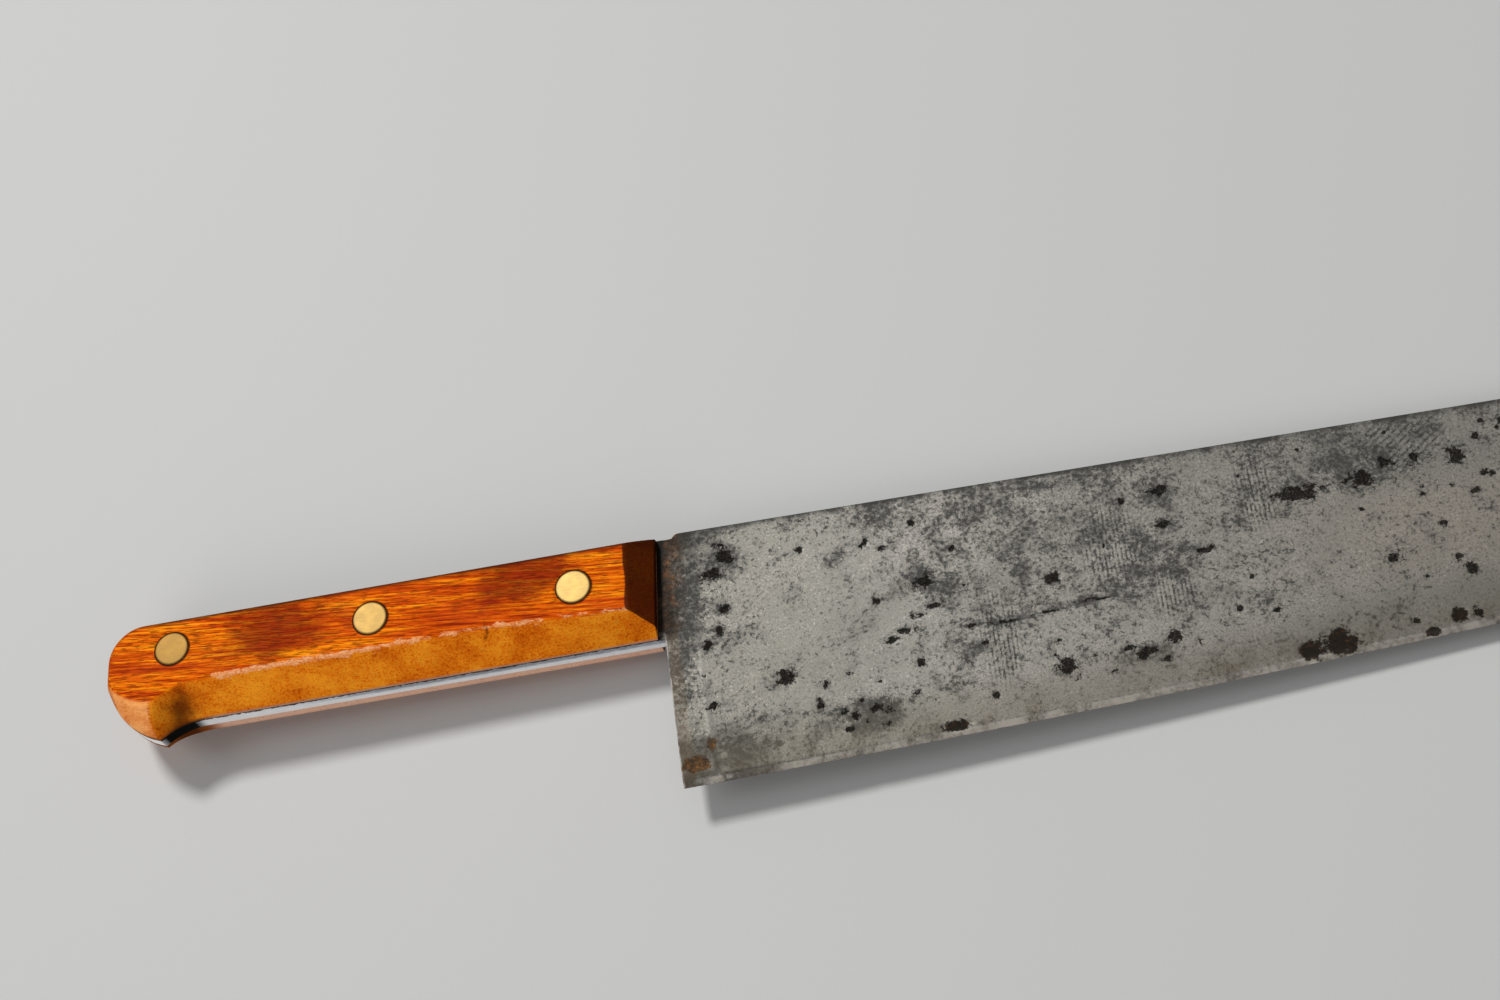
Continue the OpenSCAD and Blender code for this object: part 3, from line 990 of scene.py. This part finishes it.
def blade_plan():
    """Plan points of the whole plate and the quads between them."""
    low, top = blade_columns()
    shares, corner_row = column_shares(low, top)
    blade = low[:, None] + (top - low)[:, None] * shares[:, :, None]
    heel_shares = (shares[0, corner_row:] - shares[0, corner_row]) / (1 - shares[0, corner_row])
    tang_low, tang_top = tang_columns(90)
    tang = tang_low[:, None] + (tang_top - tang_low)[:, None] * heel_shares[None, :, None]
    straight = tang[-1].copy()
    pull = smoothstep(np.arange(len(tang)), len(tang) - 12, len(tang) - 1)
    tang = tang + (butt_side(heel_shares) - straight)[None] * pull[:, None, None]

    columns, rows = blade.shape[:2]
    tang_count, tang_rows = tang.shape[:2]
    points = np.concatenate([blade.reshape(-1, 2), tang.reshape(-1, 2)])
    blade_index = np.arange(columns * rows).reshape(columns, rows)
    tang_index = columns * rows + np.arange(tang_count * tang_rows).reshape(tang_count, tang_rows)
    tang_index = np.concatenate([blade_index[:1, corner_row:], tang_index])

    def quads(index, flip):
        corners = [index[:-1, :-1], index[1:, :-1], index[1:, 1:], index[:-1, 1:]]
        if flip:
            corners.reverse()
        return np.stack([corner.ravel() for corner in corners], axis=1)

    return points, np.concatenate([quads(blade_index, False), quads(tang_index, True)])


def plate_solid(name, plan, quads, upper, lower):
    """Closed plate between two heights over the same plan, walled along its boundary."""
    count = len(plan)
    points = np.concatenate([np.column_stack([plan, upper]), np.column_stack([plan, lower])])
    edges = np.concatenate([quads[:, [a, (a + 1) % 4]] for a in range(4)])
    keys = np.sort(edges, axis=1)
    _, first, uses = np.unique(keys, axis=0, return_index=True, return_counts=True)
    rim = edges[first[uses == 1]]
    walls = np.column_stack([rim[:, 1], rim[:, 0], rim[:, 0] + count, rim[:, 1] + count])
    faces = np.concatenate([quads, quads[:, ::-1] + count, walls])
    obj = add_object(name, points, faces.tolist())
    weld(obj)
    return obj


def blade_fields(x, y, z):
    """What the steel's paint needs to know at each point."""
    right = z > 0
    along, down = x - HEEL[0], SPINE_Y - y
    fields = {
        name: np.where(right, stain_field(x, y, on_right), stain_field(x, y, on_left))
        for name, on_right, on_left in zip(("pits", "smudges", "rust", "cloud"), stains_of(1), stains_of(-1))
    }
    bare = np.where(y < FRONT_LOW[1] + 0.8, HEEL_TOP[0], FRONT_LOW[0] - 3)
    tang = 1 - smoothstep(x, bare - 0.4, bare + 0.6)
    in_hollow = smoothstep(x, BEAK[0] - 0.5, BEAK[0] + 0.5) * (1 - smoothstep(x, HOLLOW_X - 3, HOLLOW_X))
    below_scale = 1 - smoothstep(y, HEEL_TOP[1] - 1, HEEL_TOP[1] + 2)
    fields.update(
        from_edge=edge_inset(x, y),
        from_spine=down,
        from_heel=heel_inset(x, y),
        # from_scale: distance from the scales' front ends, for grime with the painted shadow they cast
        from_scale=np.maximum(x - HEEL_TOP[0], 0) + 9 * below_scale + 1.5 * smoothstep(-y, -10, 8),
        tang=tang,
        # beak: the tang's edge in the hollow, painted nearly black as dark patina with painted shade
        beak=tang * in_hollow * smoothstep(-y, 13, 15),
        level=z / tang_half(x),
        # shine: near the butt, where the tang's edge gets its brightest painted highlight
        shine=smoothstep(-x, -55, -14),
        striae=smoothstep(stain_field(x, y, STRIAE), 0, 0.5),
        slanted=smoothstep(stain_field(x, y, SLANTED), 0, 0.5),
        rings=np.where(right, stain_field(x, y, RINGS), -1.0),
        warmth=smoothstep(along, 120, 165) * smoothstep(down, 12, 22) * (1 - smoothstep(down, 34, 46)))
    return fields


def add_blade(material):
    plan, quads = blade_plan()
    x, y = plan.T
    upper = blade_half(x, y, 1, pit_depth(x, y, 1))
    lower = -blade_half(x, y, -1, pit_depth(x, y, -1))
    blade = plate_solid("steel_plate", plan, quads, upper, lower)
    for index in range(3):
        profile = [(0, -HALF_T), (HOLE_R, -HALF_T), (HOLE_R, HALF_T), (0, HALF_T)]
        cut(blade, lathe("cutter", profile, rivet_centre(index)))
    store(blade, **blade_fields(*mesh_points(blade)))
    finish_piece(blade, material, ["blade_with_tang"], sharp=30)


# ---- steel
def grind_lines(paint, angle, spacing):
    """Parallel lines at this angle from the spine's direction, a few tenths of a millimetre wide."""
    node = paint.add("TexWave", paint.turned(paint.stretched((1, 1, 0)), 90 - angle))
    paint.tune(node, Scale=0.314 / spacing, Distortion=1.2, Detail=3.0, Detail_Scale=0.6)
    return node.outputs["Fac"]


def steel_inputs(paint):
    """The blade's stored fields, and noises from coarse to fine."""
    stored = ("pits", "smudges", "rust", "cloud", "from_edge", "from_spine", "from_heel", "from_scale",
              "tang", "striae", "slanted", "warmth", "beak", "level", "shine", "rings")
    return SimpleNamespace(
        **{name: paint.attribute(name) for name in stored},
        broad=paint.noise(22, detail=4),
        fractal=paint.noise(8, detail=9, rough=0.76, shift=2),
        speckle=paint.noise(1.0, detail=4, rough=0.75, shift=5),
        grain=paint.noise(0.5, detail=2, rough=0.7, shift=8),
        ragged=paint.noise(2.0, detail=6, rough=0.74, shift=13))


def steel_patina(paint, at):
    """Steel's colour under grey patina, dark specks and pale scuffs. Also returns the patina and specks."""
    density = paint.weighted(
        (paint.ragged(at.cloud, at.fractal, 3.0, 0.7), 0.38),
        (paint.ragged(at.smudges, at.fractal, 3.0, 0.6), 0.36),
        (paint.fit(at.pits, -0.95, 0.2), 0.24),
        (paint.fade(at.from_heel, 4.0, 10.0), 0.35),
        (paint.fade(at.from_spine, 0.0, 5.0), 0.25),
        (paint.fit(at.broad, 0.36, 0.64), 0.25),
        (paint.fit(at.from_heel, 90, 150), 0.1),
        (paint.product(paint.fade(at.from_heel, 6, 20), paint.fade(at.from_spine, 20, 36)), 0.24))
    patina = paint.fit(paint.weighted((at.fractal, 1.0), (at.speckle, 0.50), (density, 0.24)), 0.77, 1.02)
    speck = paint.fit(paint.weighted((at.speckle, 1.0), (at.fractal, 0.35), (density, 0.14)), 0.76, 0.84)
    fine = paint.fit(paint.weighted((at.grain, 1.0), (density, 0.12)), 0.56, 0.66)
    colour = paint.coats(
        paint.ramp(at.broad, (0.34, (124, 122, 115)), (0.66, (141, 137, 130))),
        ((158, 144, 128), at.warmth, 0.3),
        ((92, 89, 78), paint.fit(at.from_heel, 8, 64, 0.38, 0.0)),
        ((82, 81, 77), patina, 0.85),
        ((48, 47, 44), speck, 0.72),
        ((70, 69, 66), fine, 0.5),
        ((196, 191, 184), paint.fit(at.grain, 0.42, 0.30), paint.fit(at.fractal, 0.6, 0.4), 0.42))
    return colour, patina, speck


def steel_borders(paint, at, colour):
    """Grime and bare steel along the spine, the edge and the heel, with painted light on the heel's rim and
    on the step.
    """
    return paint.coats(
        colour,
        # Dark shoulder, then a dark line along the spine
        ((46, 45, 41), paint.fade(at.from_heel, 4, 20), paint.fade(at.from_spine, 2.5, 12),
         paint.fit(at.fractal, 0.32, 0.48, 0.3, 1.0), 0.95),
        ((54, 53, 50), paint.fade(at.from_spine, 0.3, 1.9), paint.fit(at.fractal, 0.36, 0.56, 0.3, 0.9)),
        # Bright ground edge, with a darker corner at the heel and a dull strip above it
        ((186, 178, 166), paint.fade(at.from_edge, 1.1, 1.6), paint.fit(at.fractal, 0.66, 0.42),
         paint.fit(at.from_heel, 1, 9), 0.7),
        ((56, 54, 48), paint.fade(at.from_heel, 6, 34), paint.fade(at.from_edge, 4, 17),
         paint.fit(at.fractal, 0.35, 0.51), 0.9),
        ((98, 92, 80), paint.fade(at.from_edge, 4.0, 15.0), paint.fit(at.from_edge, 1.3, 2.2), 0.5),
        ((92, 78, 58), paint.fit(at.from_edge, 1.5, 7.0, 0.28, 0.0), paint.fit(at.fractal, 0.44, 0.6)),
        # Brown heel with a bright rim of worn steel and painted highlight, and the light on the step beside
        # the thicker band
        ((92, 80, 64), paint.fade(at.from_heel, 2.4, 3.8), paint.fit(at.speckle, 0.3, 0.6), 0.7),
        ((206, 200, 190), paint.fade(at.from_heel, 0.1, 0.45), paint.fit(at.fractal, 0.62, 0.42), 0.8),
        ((196, 192, 182), paint.fit(at.from_heel, 6.2, 7.8), paint.fit(at.from_heel, 9.4, 7.9),
         paint.fit(at.from_spine, 18, 34), paint.fit(at.from_edge, 5, 12), paint.fit(at.fractal, 0.64, 0.44),
         0.34))


def steel_corrosion(paint, at, colour):
    """Stain rings, black pits and rust, with grime and painted shadow beside the scales. Also returns the
    pits and rust.
    """
    outline = paint.math("ABSOLUTE", paint.weighted((at.rings, 1.0), (at.ragged, 0.5), (1.0, -0.25)))
    pit = paint.fit(paint.weighted((at.pits, 1.0), (at.ragged, 4.4), (1.0, -2.32)), 0.0, 0.22)
    pit_tone = paint.ramp(at.grain, (0.34, (50, 45, 38)), (0.46, (22, 19, 15)), (0.6, (9, 8, 7)))
    rust = paint.fit(paint.weighted((at.rust, 1.0), (at.ragged, 2.3), (1.0, -1.18)), 0.0, 0.25)
    dark_rust = paint.ramp(at.speckle, (0.42, (15, 10, 7)), (0.58, (30, 20, 12)), (0.72, (88, 56, 28)))
    light_rust = paint.ramp(at.speckle, (0.40, (40, 30, 20)), (0.52, (90, 60, 28)), (0.64, (144, 94, 44)))
    neck_rust = paint.ramp(at.ragged, (0.38, (26, 20, 13)), (0.52, (58, 40, 23)), (0.66, (118, 74, 38)))
    colour = paint.coats(
        colour,
        ((56, 50, 42), paint.fade(outline, 0.05, 0.2), paint.fit(at.speckle, 0.42, 0.56), 0.8),
        (pit_tone, pit, 0.94),
        (paint.blend(paint.fade(at.from_heel, 9, 13), dark_rust, light_rust), rust,
         paint.fit(at.from_heel, 9, 13, 0.75, 0.94)),
        # Grime with painted shadow beside the scales' front ends
        ((40, 34, 26), paint.fit(at.from_scale, 2.0, 9.0, 0.74, 0.0)),
        (neck_rust, paint.fade(at.from_scale, 1.5, 7.5), paint.fit(at.speckle, 0.34, 0.56, 0.35, 1.0)),
        # Painted shadow with grime in the narrow gap at the neck, nearly black
        ((24, 18, 13), paint.fade(at.from_scale, 0.6, 2.2)))
    return colour, paint.math("MAXIMUM", pit, rust)


def tang_tone(paint, at):
    """Colour of the tang's bare edge: a painted highlight along the belly side, brightest low on the strip
    and near the butt, and painted shadow along the joint below the right scale.
    """
    scratches = paint.noise(0.5, (0.3, 0.5, 1.6), detail=3)
    # Painted highlight: brighter on the strip's lower half and towards the butt
    lit = paint.weighted(
        (paint.fit(at.level, 0.35, -0.45), 0.55), (at.shine, 0.5), (scratches, 0.7), (1.0, -0.26))
    bright = paint.ramp(lit, (0.06, (146, 150, 158)), (0.42, (236, 239, 244)), (0.7, (255, 255, 255)))
    dull = paint.ramp(scratches, (0.38, (112, 110, 106)), (0.6, (142, 140, 136)))
    # Painted shadow in the joint under the right scale, along a ragged line
    seam_shadow = paint.fit(paint.weighted((at.level, 1.0), (at.ragged, 1.6)), 1.50, 1.62)
    return paint.coats(dull, (bright, paint.fit(at.from_spine, 14, 26)), ((22, 20, 20), seam_shadow))


def steel_material():
    paint = Paint("carbon_steel")
    at = steel_inputs(paint)
    colour, patina, speck = steel_patina(paint, at)
    upright = paint.product(paint.fit(grind_lines(paint, 90, 0.95), 0.4, 0.8), at.striae)
    slanted = paint.product(paint.fit(grind_lines(paint, 38, 1.3), 0.45, 0.8), at.slanted)
    line = paint.product(paint.math("MAXIMUM", upright, slanted), paint.fit(at.speckle, 0.38, 0.56))
    colour = paint.coats(colour, ((56, 55, 52), line, 0.85))
    colour, marks = steel_corrosion(paint, at, steel_borders(paint, at, colour))
    # The tang's edge in the hollow is painted nearly black: dark patina with painted shade
    colour = paint.coats(colour, (tang_tone(paint, at), at.tang), ((10, 10, 10), at.beak))
    paint.set("Base Color", colour)

    rough = paint.lerp(at.tang, paint.weighted((patina, 0.14), (speck, 0.08), (1.0, 0.5)), 0.4)
    marks_and_painted_shade = paint.math("MAXIMUM", marks, at.beak)
    paint.set("Roughness", paint.lerp(marks_and_painted_shade, rough, 0.85))
    paint.set("Specular IOR Level", paint.lerp(marks_and_painted_shade, 0.3, 0.06))
    paint.set("Metallic", paint.weighted((patina, -0.2), (marks, -0.4), (at.tang, -0.35), (1.0, 0.55)))
    height = paint.weighted((at.fractal, 0.4), (at.speckle, 0.5), (marks, -0.9), (line, -0.4))
    paint.set("Normal", paint.bump(at.grain, 0.010, paint.bump(height, 0.05)))
    return paint.material


# ---- the knife
add_camera()
add_lights()
add_floor()

add_blade(steel_material())
wood = wood_material()
add_scale("right_scale_wood", "right_scale", wood, 1)
add_scale("left_scale_wood", "left_scale", wood, -1)
brass = brass_material()
for number, position in enumerate(("rear", "middle", "front")):
    add_socket(position + "_socket_brass", position + "_rivet_socket", brass, number)
    add_stud(position + "_stud_brass", position + "_rivet_stud", brass, number)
══════
## Short task
Write down the number of lines where the word "this" appears, and nothing further.

## Task answer
2